First, the DJ part. Most people in the local nightlife have known Bell by her DJ name, Baby Alcatraz, ever since she started spinning vintage soul records at the Velvet Lounge a dozen-odd years back. Since then, she’s come to understand how different rhythms can merge into a contiguous whole, generating momentum by mixing and matching disparate tempos, timbres, moods and more. She describes DJing as “trying to make things work” — an approach she’s applying to her drums, hoping to get the Aurelions’ strangest songs to congeal without siphoning off too much strangeness. “I feel like my brain already works in that [DJ-oriented] way,” Bell says. “I’m always trying to keep things in balance, keeping all the low-end things working together in a cohesive way — but also in ways that barely make sense.”
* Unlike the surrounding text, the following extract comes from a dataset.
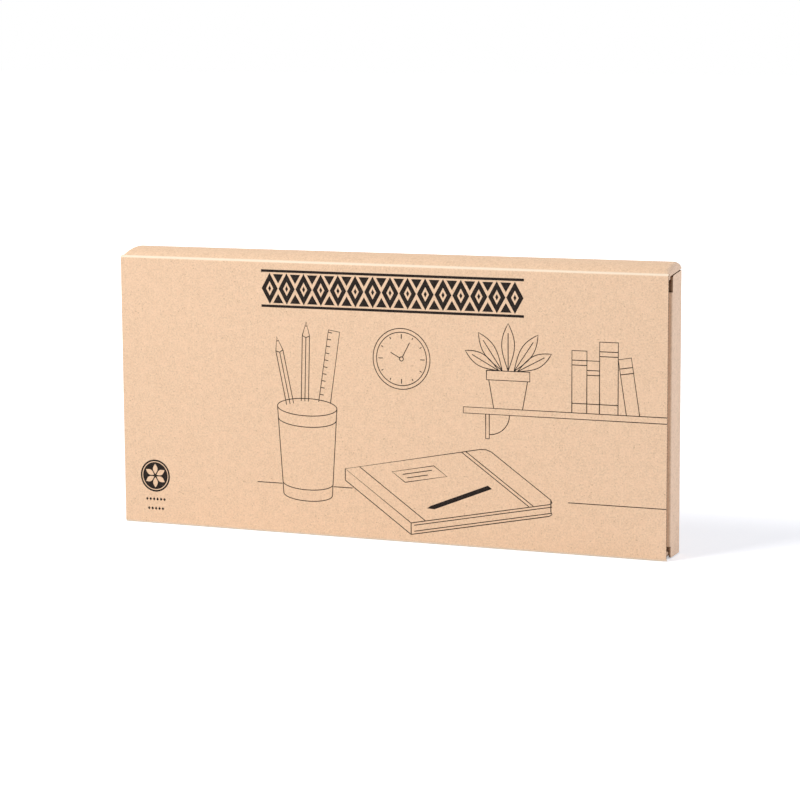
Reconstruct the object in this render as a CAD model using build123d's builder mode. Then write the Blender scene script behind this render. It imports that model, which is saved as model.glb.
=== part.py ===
from build123d import *
import math
import os

# A wireless charging organizer packed in its closed kraft carton.
# The carton stands on its long edge. X runs along it to the right, Y from its printed front to its
# back, and Z up. The origin is the middle of the face it stands on. Lengths are in millimetres.
# The product sets the size of its tray, and the tray sets the carton, which is 250 by 19 by 121.

# Organizer, two glued layers of bamboo
organizer_length = 224.0
organizer_width = 109.0
organizer_corner = 9.0
organizer_edge_round = 1.0
rim_width = 8.0
divider_width = 8.0
pen_recess_width = 48.0
recess_depth = 4.0
recess_corner = 6.0
recess_roof = 1.2
slot_inset = 2.0
slot_width = 9.0
slot_depth = 10.0
slot_land = 7.0
slot_wall = 4.5
slot_strip_thickness = 1.0
slot_strip_gap = 0.2

# Anti-slip ring on the floor of the phone recess
ring_inset = 6.5
ring_band = 3.0
ring_thickness = 0.8
ring_proud = 0.4

# Charging coil, ferrite and the pocket above them
coil_outer_radius = 22.0
coil_turns = 5
coil_wire = 1.6
coil_turn_gap = 0.8
coil_wire_height = 1.0
ferrite_margin = 2.0
ferrite_thickness = 0.6
pocket_clearance = 0.2
lead_hole_radius = 15.0

# Hollow of the base and its cover
base_wall = 9.0
base_web = 1.2
cavity_corner = 4.0
cover_thickness = 1.2
cover_gap = 0.15
ledge_margin = 0.3
screw_radius = 1.25
screw_head_radius = 2.4
countersink_angle = 90.0
screw_length = 4.2
screw_end_inset = 8.0
screw_fit_gap = 0.05
screw_recess_width = 0.7
screw_recess_depth = 0.6
foot_radius = 5.0
foot_inset = 16.0
foot_sink = 0.5
foot_proud = 0.6
foot_bevel = 0.4

# Control board and power inlet
control_length = 46.0
control_width = 24.0
control_thickness = 0.8
control_corner = 1.5
boss_height = 0.5
boss_radius = 2.6
board_screw_radius = 0.9
board_screw_head_radius = 1.8
board_screw_head_height = 0.9
board_screw_length = 2.2
board_screw_inset = 3.2
inlet_width = 9.0
inlet_height = 3.2
inlet_length = 11.0
inlet_wall = 0.3
inlet_tongue_width = 6.4
inlet_tongue_thickness = 0.7
inlet_back_wall = 1.5
inlet_port_gap = 0.2
inlet_face_inset = 1.2
inlet_headroom = 0.5
chip_size = 6.0
chip_height = 1.1
small_chip_size = 3.6
capacitor_radius = 2.2
capacitor_height = 2.6
chip_spacing = 9.0

# Folded tray that boxes the organizer in
tray_rail_height = 3.8
side_rail_width = 9.1
tray_lap_gap = 0.2
rail_clearance = 0.2
rail_fold_radius = 0.5
tongue_room = 1.0

# Carton, a tuck end box folded from one blank of fine fluted kraft board
board = 0.8
crease_radius = 1.2
top_crown = 2.4
hinge_gap = 0.2
layer_gap = 0.3
tray_end_gap = 1.8
tray_top_gap = 0.4
front_room = 0.8
glue_lap_width = 16.0
lap_end_inset = 6.0
lap_corner_cut = 4.0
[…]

Okay, next up, the roughly-a-decade part. The Aurelions? It’s just one guy, Bell’s husband Mark Cisneros, a scene fixture who’s played in more than a few fabulous D.C. bands over the years: Hammered Hulls, Des Demonas, Kid Congo Powers and the Monkey Birds, and more. According to Bell, the duo have been jamming together since forever, mostly to generate material for Cisneros’s groups, but still stashing the oddest riffs and rhythms for themselves. “Some stuff has gone into Hammered Hulls, some stuff has gone to Kid Congo,” Bell says, “but the weirder stuff we kept close to tease out and let it be as weird as it wants to be.”

Lastly, those engine parts. There are at least three. The first is Bell’s drum kit, which she often plays in a visceral response to the second part, Cisneros’s six-string bass guitar, known to proper guitar freaks as a “bass VI.” The instrument produces “a very heavy and surreal kind of sound where you get these highs, but you also get this underbelly of noise,” Bell says, adding that it sounds a little bit like the 1964 album “The Ventures in Space,” but also like nothing she’s ever really heard before.

As for the other main cog in the machine, it’s Bell’s singing voice, which she says people will just have to hear for themselves when Baby Alcatraz and the Aurelions finally play their first show after more than 10 years of revving the gas pedal in a closed garage. Should we presume that her voice floats higher in the mix than the rhythm section’s rumble and vroom? “Oh yeah, by a mile,” Bell says. “I hope it works. We’ll see.”

Opening for Shannon and the Clams on Tuesday at Black Cat, 1811 14th St. NW. 7:30 p.m. blackcatdc.com. $20. Proof of vaccination or a negative coronavirus test taken within 72 hours of the show is required for admittance.